JOB:
Output all of the records exactly as written.

Scripts that build objects
···
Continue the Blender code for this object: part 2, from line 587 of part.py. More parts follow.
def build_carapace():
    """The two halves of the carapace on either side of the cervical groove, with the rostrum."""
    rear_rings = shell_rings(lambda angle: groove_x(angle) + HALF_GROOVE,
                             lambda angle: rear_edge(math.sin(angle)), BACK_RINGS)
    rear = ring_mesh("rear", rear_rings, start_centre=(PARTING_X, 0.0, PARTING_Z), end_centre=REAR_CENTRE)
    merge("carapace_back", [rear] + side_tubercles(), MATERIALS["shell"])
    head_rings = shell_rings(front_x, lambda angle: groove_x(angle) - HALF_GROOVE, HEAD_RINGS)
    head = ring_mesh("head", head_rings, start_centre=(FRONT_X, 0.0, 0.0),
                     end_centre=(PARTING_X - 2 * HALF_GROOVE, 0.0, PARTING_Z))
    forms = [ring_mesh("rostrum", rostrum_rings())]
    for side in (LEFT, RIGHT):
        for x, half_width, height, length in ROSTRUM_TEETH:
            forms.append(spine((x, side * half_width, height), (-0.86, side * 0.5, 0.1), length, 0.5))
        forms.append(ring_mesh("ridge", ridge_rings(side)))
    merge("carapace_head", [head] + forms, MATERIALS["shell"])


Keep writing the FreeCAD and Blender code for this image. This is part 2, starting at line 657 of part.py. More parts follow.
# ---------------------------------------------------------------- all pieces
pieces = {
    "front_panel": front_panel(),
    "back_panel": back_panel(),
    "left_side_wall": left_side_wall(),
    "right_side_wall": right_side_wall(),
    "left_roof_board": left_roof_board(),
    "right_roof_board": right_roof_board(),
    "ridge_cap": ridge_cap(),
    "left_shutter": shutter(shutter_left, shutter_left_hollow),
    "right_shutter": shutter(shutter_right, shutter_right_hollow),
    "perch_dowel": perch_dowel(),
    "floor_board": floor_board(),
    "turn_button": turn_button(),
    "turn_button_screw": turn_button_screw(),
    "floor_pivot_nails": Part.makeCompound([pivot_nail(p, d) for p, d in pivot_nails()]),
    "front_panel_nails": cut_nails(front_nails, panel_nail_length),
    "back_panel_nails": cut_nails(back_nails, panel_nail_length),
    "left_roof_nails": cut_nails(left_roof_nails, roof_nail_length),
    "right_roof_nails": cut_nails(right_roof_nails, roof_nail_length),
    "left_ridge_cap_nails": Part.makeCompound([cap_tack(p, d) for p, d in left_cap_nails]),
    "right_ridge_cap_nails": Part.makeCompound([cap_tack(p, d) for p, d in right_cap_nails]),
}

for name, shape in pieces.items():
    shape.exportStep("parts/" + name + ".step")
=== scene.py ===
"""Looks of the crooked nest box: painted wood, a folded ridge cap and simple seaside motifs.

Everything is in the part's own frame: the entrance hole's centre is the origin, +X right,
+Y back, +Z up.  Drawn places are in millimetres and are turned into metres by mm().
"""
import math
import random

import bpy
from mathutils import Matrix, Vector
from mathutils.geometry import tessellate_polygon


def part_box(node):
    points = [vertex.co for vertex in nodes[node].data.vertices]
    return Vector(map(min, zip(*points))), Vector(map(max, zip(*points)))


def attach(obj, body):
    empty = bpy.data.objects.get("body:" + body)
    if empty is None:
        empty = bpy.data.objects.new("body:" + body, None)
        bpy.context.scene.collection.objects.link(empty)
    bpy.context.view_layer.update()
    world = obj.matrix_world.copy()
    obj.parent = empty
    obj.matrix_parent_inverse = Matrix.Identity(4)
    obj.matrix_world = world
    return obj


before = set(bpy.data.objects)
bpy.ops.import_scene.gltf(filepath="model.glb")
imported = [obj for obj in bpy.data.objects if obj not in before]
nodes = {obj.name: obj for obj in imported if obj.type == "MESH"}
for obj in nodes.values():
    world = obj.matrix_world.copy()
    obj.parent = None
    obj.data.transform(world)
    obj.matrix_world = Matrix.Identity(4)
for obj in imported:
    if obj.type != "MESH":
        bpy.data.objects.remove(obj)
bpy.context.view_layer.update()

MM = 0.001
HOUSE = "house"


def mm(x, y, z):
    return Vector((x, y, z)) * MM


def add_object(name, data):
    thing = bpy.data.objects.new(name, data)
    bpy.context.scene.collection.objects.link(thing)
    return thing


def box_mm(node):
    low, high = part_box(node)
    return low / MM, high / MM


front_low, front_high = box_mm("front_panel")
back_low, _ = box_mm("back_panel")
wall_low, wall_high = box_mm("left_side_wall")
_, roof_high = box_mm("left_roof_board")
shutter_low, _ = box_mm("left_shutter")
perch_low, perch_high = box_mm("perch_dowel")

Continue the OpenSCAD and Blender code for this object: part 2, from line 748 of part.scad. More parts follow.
···
IN RESPONSE:
Continue the Blender code for this object: part 2, from line 587 of part.py. More parts follow.
def build_carapace():
    """The two halves of the carapace on either side of the cervical groove, with the rostrum."""
    rear_rings = shell_rings(lambda angle: groove_x(angle) + HALF_GROOVE,
                             lambda angle: rear_edge(math.sin(angle)), BACK_RINGS)
    rear = ring_mesh("rear", rear_rings, start_centre=(PARTING_X, 0.0, PARTING_Z), end_centre=REAR_CENTRE)
    merge("carapace_back", [rear] + side_tubercles(), MATERIALS["shell"])
    head_rings = shell_rings(front_x, lambda angle: groove_x(angle) - HALF_GROOVE, HEAD_RINGS)
    head = ring_mesh("head", head_rings, start_centre=(FRONT_X, 0.0, 0.0),
                     end_centre=(PARTING_X - 2 * HALF_GROOVE, 0.0, PARTING_Z))
    forms = [ring_mesh("rostrum", rostrum_rings())]
    for side in (LEFT, RIGHT):
        for x, half_width, height, length in ROSTRUM_TEETH:
            forms.append(spine((x, side * half_width, height), (-0.86, side * 0.5, 0.1), length, 0.5))
        forms.append(ring_mesh("ridge", ridge_rings(side)))
    merge("carapace_head", [head] + forms, MATERIALS["shell"])


Keep writing the FreeCAD and Blender code for this image. This is part 2, starting at line 657 of part.py. More parts follow.
# ---------------------------------------------------------------- all pieces
pieces = {
    "front_panel": front_panel(),
    "back_panel": back_panel(),
    "left_side_wall": left_side_wall(),
    "right_side_wall": right_side_wall(),
    "left_roof_board": left_roof_board(),
    "right_roof_board": right_roof_board(),
    "ridge_cap": ridge_cap(),
    "left_shutter": shutter(shutter_left, shutter_left_hollow),
    "right_shutter": shutter(shutter_right, shutter_right_hollow),
    "perch_dowel": perch_dowel(),
    "floor_board": floor_board(),
    "turn_button": turn_button(),
    "turn_button_screw": turn_button_screw(),
    "floor_pivot_nails": Part.makeCompound([pivot_nail(p, d) for p, d in pivot_nails()]),
    "front_panel_nails": cut_nails(front_nails, panel_nail_length),
    "back_panel_nails": cut_nails(back_nails, panel_nail_length),
    "left_roof_nails": cut_nails(left_roof_nails, roof_nail_length),
    "right_roof_nails": cut_nails(right_roof_nails, roof_nail_length),
    "left_ridge_cap_nails": Part.makeCompound([cap_tack(p, d) for p, d in left_cap_nails]),
    "right_ridge_cap_nails": Part.makeCompound([cap_tack(p, d) for p, d in right_cap_nails]),
}

for name, shape in pieces.items():
    shape.exportStep("parts/" + name + ".step")
=== scene.py ===
"""Looks of the crooked nest box: painted wood, a folded ridge cap and simple seaside motifs.

Everything is in the part's own frame: the entrance hole's centre is the origin, +X right,
+Y back, +Z up.  Drawn places are in millimetres and are turned into metres by mm().
"""
import math
import random

import bpy
from mathutils import Matrix, Vector
from mathutils.geometry import tessellate_polygon


def part_box(node):
    points = [vertex.co for vertex in nodes[node].data.vertices]
    return Vector(map(min, zip(*points))), Vector(map(max, zip(*points)))


def attach(obj, body):
    empty = bpy.data.objects.get("body:" + body)
    if empty is None:
        empty = bpy.data.objects.new("body:" + body, None)
        bpy.context.scene.collection.objects.link(empty)
    bpy.context.view_layer.update()
    world = obj.matrix_world.copy()
    obj.parent = empty
    obj.matrix_parent_inverse = Matrix.Identity(4)
    obj.matrix_world = world
    return obj


before = set(bpy.data.objects)
bpy.ops.import_scene.gltf(filepath="model.glb")
imported = [obj for obj in bpy.data.objects if obj not in before]
nodes = {obj.name: obj for obj in imported if obj.type == "MESH"}
for obj in nodes.values():
    world = obj.matrix_world.copy()
    obj.parent = None
    obj.data.transform(world)
    obj.matrix_world = Matrix.Identity(4)
for obj in imported:
    if obj.type != "MESH":
        bpy.data.objects.remove(obj)
bpy.context.view_layer.update()

MM = 0.001
HOUSE = "house"


def mm(x, y, z):
    return Vector((x, y, z)) * MM


def add_object(name, data):
    thing = bpy.data.objects.new(name, data)
    bpy.context.scene.collection.objects.link(thing)
    return thing


def box_mm(node):
    low, high = part_box(node)
    return low / MM, high / MM


front_low, front_high = box_mm("front_panel")
back_low, _ = box_mm("back_panel")
wall_low, wall_high = box_mm("left_side_wall")
_, roof_high = box_mm("left_roof_board")
shutter_low, _ = box_mm("left_shutter")
perch_low, perch_high = box_mm("perch_dowel")

Continue the OpenSCAD and Blender code for this object: part 2, from line 748 of part.scad. More parts follow.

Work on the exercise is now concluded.